Periyar and colonialism
On colonialism, Manoharan and Anandhi state:
Periyar’s conviction was that as bad as British rule was, independent India, under what he believed would be Brahmin rule, would be worse if there were not adequate checks and balances to curtail the dominance of the Brahmin castes.
This may be true, but in 2017, isn’t it possible for Periyarists to say that in independent India, his non-Brahman constituency came to power through the universal adult franchise that was brought in by the very same Brahmin castes that he was suspicious of, something that wasn’t available as long as the British were in power. Isn’t it time, comrades, to admit that Periyar was mistaken in his conviction?
The democratic revolution
According to the 2011 census, Tamil Nadu has the highest OBC share of state population in the country (70.8%). The figure may be exaggerated due to false registration and is actually probably around 65%. It’s the balance between OBC and others (upper castes + minorities) in terms of share of the population that determines the dominant political formation in any state, not any inherent revolutionary tendencies. Tamil Nadu achieved OBC reign sooner than others because certain OBC castes were highly developed even in the early decades of independence. The revolution through transfer of power to the intermediate castes in Tamil Nadu would have happened through the electoral process at any rate, with or without Periyar.

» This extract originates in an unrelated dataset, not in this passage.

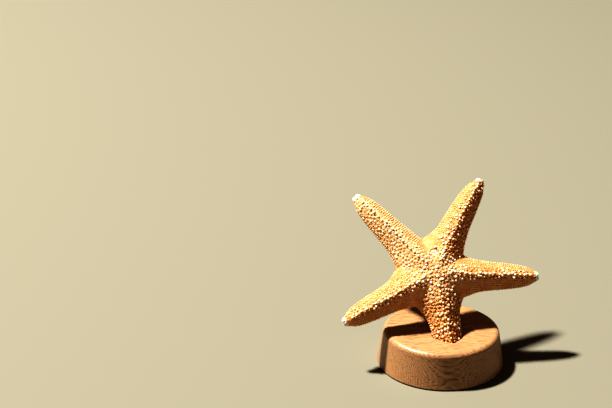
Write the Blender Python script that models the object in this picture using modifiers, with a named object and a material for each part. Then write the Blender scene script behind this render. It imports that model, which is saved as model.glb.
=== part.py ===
"""A dried common sea star (Asterias kind), five arms, standing on one arm tip in a round display base.

The animal is drawn in its own plane first: u to the right, v up the body, w out of its upper (aboral)
face. That plane then leans back and is set into the base. Lengths are in metres, angles in degrees.
"""
import bpy
from math import cos, exp, pi, radians, sin
from mathutils import Matrix, Vector
from mathutils.bvhtree import BVHTree

# --- the animal -------------------------------------------------------------------------------------
# name, direction of the arm, length from the disc's centre, sideways bend at the tip, rise of the tip,
# width factor, height factor
ARMS = (
    ("right", -2.9, 0.0528, 0.0004, 0.0000, 1.07, 1.00),
    ("upper_right", 66.5, 0.0560, -0.0056, -0.0004, 1.05, 1.00),
    ("upper_left", 132.0, 0.0564, -0.0004, -0.0003, 1.05, 1.00),
    ("lower_left", 205.4, 0.0520, 0.0003, 0.0004, 1.02, 1.00),
    ("foot", 278.9, 0.0500, -0.0003, 0.0000, 1.10, 1.00),
)
# the five armpits, counter-clockwise from the one between "right" and "upper_right":
# distance from the centre, and how far it is turned from half way between its two arms
ARMPITS = ((0.0195, 0.5), (0.0209, 6.0), (0.0205, -1.0), (0.0200, -5.0), (0.0197, 1.0))

ARM_HALF_WIDTH = 0.0087
WIDTH_TAPER = 0.28  # share of the width lost evenly from centre to tip
BLUNT = 8.0  # the higher, the blunter the arm's end
FLARE = 0.0024  # extra half width where an arm meets its neighbour
FLARE_LENGTH = 0.09  # of the arm's length
ARM_HEIGHT = 0.0101  # ridge above the edge of the body
HEIGHT_TAPER = 0.40
DISC_HEIGHT = 0.0094
UNDER_DEPTH = 0.0031  # flat under (oral) side below the edge of the body
GROOVE_FLOOR = 0.30  # of the under depth: the open furrow along each arm
ROOF_INNER, ROOF_OUTER = 1.0, 1.22  # roof-like section: powers of its curve
WEB_INNER, WEB_OUTER = 1.9, 1.15  # the valley between two arms: powers of its curve
ROOF_COLUMNS = (0.42, 0.80)  # between ridge and edge, of the half width
UNDER_COLUMNS = ((0.34, 1.00), (0.82, 0.82))  # furrow's rim and outer rim: place, depth
END_HALF_WIDTH, END_HEIGHT, END_DEPTH = 0.0018, 0.0016, 0.0012

PIT_ROW = 3  # rows of the cage from the centre to the armpit
PIT_SHARE = 0.27  # where the armpit row lies in the width and height rules
ROWS = (0.37, 0.48, 0.59, 0.70, 0.80, 0.885, 0.945, 0.985, 1.0)

# --- its pose and its base --------------------------------------------------------------------------
LEAN = 37.0  # how far the body leans back from upright
CENTRE = Vector((-0.0030, 0.0090, 0.0430))  # the disc's centre above the base's foot
BASE_TOP_RADIUS, BASE_FOOT_RADIUS, BASE_HEIGHT = 0.0290, 0.0315, 0.0185
BASE_ROUND, BASE_CHAMFER = 0.0025, 0.0008
BASE_SIDES = 48
SOCKET_CLEARANCE = 0.0004

# --- parting and small plates -----------------------------------------------------------------------
GAP = 0.0003
SPLIT = 0.0195  # disc to arm, from the centre
TIP_LENGTH = 0.0040
MADREPORITE_PLACE = (0.0105, 92.0)  # distance from the centre, direction
MADREPORITE_RADIUS, MADREPORITE_PROUD, MADREPORITE_DEEP = 0.0016, 0.0006, 0.0007
MOUTH_RADIUS, MOUTH_DEEP = 0.0023, 0.0016
PLATE_SIDES = 20

for item in list(bpy.data.objects):
    bpy.data.objects.remove(item)


def collection(name):
    group = bpy.data.collections.new(name)
    bpy.context.scene.collection.children.link(group)
    return group


STAR = collection("sea_star")
CUTTERS = collection("cutters")


def material(name, colour, roughness):
    made = bpy.data.materials.new(name)
    made.use_nodes = True
    shader = made.node_tree.nodes["Principled BSDF"]
    shader.inputs["Base Color"].default_value = (*colour, 1.0)
    shader.inputs["Roughness"].default_value = roughness
    return made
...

Now those who were caught on the underside of that revolution, the Dalit groups and the serving castes at the lower end of the OBC category, are still waiting for a version of ‘emancipatory politics’ to redeem them. To claim perfection, infallibility and all-encompassing nobility of intent for Periyar and his discourse at this stage, backed by a dominant political formation, may indefinitely put that post-revolutionary politics on hold. It’s this danger which makes it imperative now to examine and debate Periyar’s discourse honestly and dispassionately. Both sides of the debate are of course aware, in their own way, of what lies at stake.
N. Kalyan Raman is a Chennai-based translator of contemporary Tamil fiction and poetry.